I have an M2 Berry, which has the power and reset buttons. I would like to configure it such that it turns on as soon as it receives power, without requiring pressing the power button, similar to Raspberry Pi boot behaviour. I have read that older BPI’s required soldering to achieve this, but could not find anything for the M2U / Berry. How can this be done?
Isn’t that default behaviour, at least with (Armbian) Linux? Dunno about Android.
Thank you for your response! I am running the latest Armbian (8 May 2023 build). Sometimes it indeed turns on immediately, but in other cases it doesn’t. For example, when issuing “sudo reboot” from the command line, it it will shut down and won’t boot until the power button is pressed, while I would expect it to just reboot. Is this expected behaviour? I can’t find documentation on what the power and reset buttons do exactly.
That is different problem and is related to power management support. Or lack of it. Those functions are coming (if) last to the mainline https://docs.armbian.com/User-Guide_FAQ/#why-does-hardware-feature-xy-work-in-old-kernel-but-not-in-more-recent-one and for this particular board I am not sure this is covered or not. Documentation? You will need to obtain SoC and PMU chip (axp in this case) documentation & schematics. Which is not end user level document and supplied by Allwinner. If.
I see, thank you! So is there something like an LTS version that supports this? I don’t necessarily need to be on the bleeding edge, I just want maximum board compatibility, doesn’t even need to be Armbian. Which distributions are best for this?
I wouldn’t call legacy kernel LTS because there is little support to no support, no updates or fixes. Its an old kernel where HW support was developed by chip vendor (Allwinner in this case), but every other aspects are not very well. Terrible in some cases. No, you don’t want to have any experiences with Allwinner factory kernel … This kernel is here that you can’t argue with HW vendor about lack of function support. They (mainly) work, but kernel is static fork and has many limitations.
In case you have no interest to invest something into software support, adjust / lower your expectations. Remember, its open source.
Armbian.
Very clear, thank you again! One more question: I am experiencing random shutdowns (often under load) and have already replaced the power supply and cable, so I think it must be temperatures. However, I can’t get a readout of the temperature: armbianmonitor -m
does not show temperatures for me, and the lm-sensors
package (sudo sensors-detect
) says that no sensors are found (but perhaps it doesn’t support ARM / Allwinner).

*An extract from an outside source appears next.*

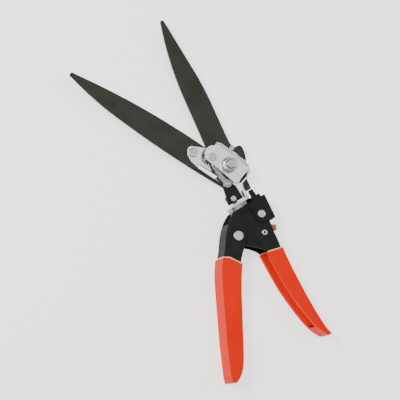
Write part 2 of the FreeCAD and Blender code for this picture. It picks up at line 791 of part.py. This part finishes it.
add_pad(clevis, rim_foot + list(reversed(rim_outside)), "Sizes.clevis_base", f"{RIM_GROOVE}")
add_pad(clevis, rim_outline, "Sizes.clevis_base", "Sizes.clevis_steel + 1.2")
finish(clevis, "clevis_plate")

# ---------------------------------------------------------------- fasteners of the head

CLEVIS_TOP = "(Sizes.clevis_base + Sizes.clevis_steel)"
WASHER = 1.2
NUT = 4.8
NUT_GAP = 0.1
BOLT_FLATS = 13.0
FAR_WASHER = 2.0
HEX_HEAD = 5.1

finish(
    cut(
        rod_along_z("4.95", CARRIER_TOP, f"Sizes.clevis_base - {CARRIER_TOP}", BOLT),
        rod_along_z("Sizes.bolt_radius + Sizes.running_gap", "-20", "50", BOLT),
    ),
    "bolt_sleeve",
)
finish(
    cut(
        rod_along_z("7.4", CLEVIS_TOP, f"{WASHER}", BOLT),
        rod_along_z("Sizes.bolt_radius + Sizes.running_gap", "-20", "50", BOLT),
        box((BOLT[0] - 9.0, BOLT[1] - 0.5, 10.0), (BOLT[0], BOLT[1] + 0.5, 13.0)),
    ),
    "spring_washer",
)
nut_low = f"({CLEVIS_TOP} + {WASHER} + {NUT_GAP})"
finish(
    cut(
        common(
            hex_prism(BOLT_FLATS, nut_low, NUT, BOLT),
            rod_along_z("7.1", nut_low, f"{NUT}", BOLT),
        ),
        rod_along_z("Sizes.bolt_radius", "-20", "50", BOLT),
    ),
    "bolt_nut",
)
CHEEK_LOW = "(Sizes.fixed_blade_base - Sizes.cheek_steel)"
finish(
    cut(
        rod_along_z("7.6", f"({CHEEK_LOW} - {FAR_WASHER})", f"{FAR_WASHER}", BOLT),
        rod_along_z("Sizes.bolt_radius", "-20", "50", BOLT),
    ),
    "far_washer",
)
bolt_low = f"({CHEEK_LOW} - {FAR_WASHER} - {HEX_HEAD})"
finish(
    fuse(
        hex_prism(BOLT_FLATS, bolt_low, HEX_HEAD, BOLT),
        rod_along_z("Sizes.bolt_radius", bolt_low, f"Sizes.bolt_end - {bolt_low}", BOLT),
    ),
    "blade_bolt",
)
finish(
    fuse(
        rod_along_z("Sizes.crank_radius", "Sizes.moving_blade_base",
                    f"{CLEVIS_TOP} - Sizes.moving_blade_base", CRANK),
        rod_along_z("3.9", CLEVIS_TOP, "0.9", CRANK),
    ),
    "crank_pin",
)
finish(
    fuse(
        rod_along_z("1.7", "Sizes.moving_blade_base",
                    f"{CARRIER_TOP} - Sizes.moving_blade_base", CARRIER_RIVET),
        rod_along_z("4.4", CARRIER_TOP, "1.5", CARRIER_RIVET),
    ),
    "carrier_rivet",
)
finish(
    fuse(
        rod_along_z("1.6", CHEEK_LOW, f"Sizes.fixed_blade_base + Sizes.blade_steel - {CHEEK_LOW}",
                    BLADE_RIVET),
        rod_along_z("2.6", "Sizes.fixed_blade_base + Sizes.blade_steel", "1.4", BLADE_RIVET),
    ),
    "blade_rivet",
)

# ---------------------------------------------------------------- swivel lock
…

The only value I’ve seen is the storage temperature in the welcome message, but I can’t find that in the system either. How do I get these readouts?
sensors-detect understand well known standard sensors from Intel / AMD / Nvidia world attached in some standard way (i2c/usb)
Reason why armbianmonitor doesn’t work is lack of readings from this SoC. Something must be missing / wrong on the kernel driver or its parameters. Study this: https://lore.kernel.org/linux-arm-kernel/[email protected]/T/
Thanks again! I would like to give the patch a try, but how can I install it? Shouldn’t it already be in the Armbian 23.5 Bookworm (has kernel 6.2.16) that I’m currently running?
I am sorry, but i can’t possibly afford to guide you from that far and/or resolve your problem. If you don’t understand hints, find someone that can. No offence.
FYI. Project that is maintaining software you are paying nothing for and competitors steals from, needs on average 450 days to resolve one such issue.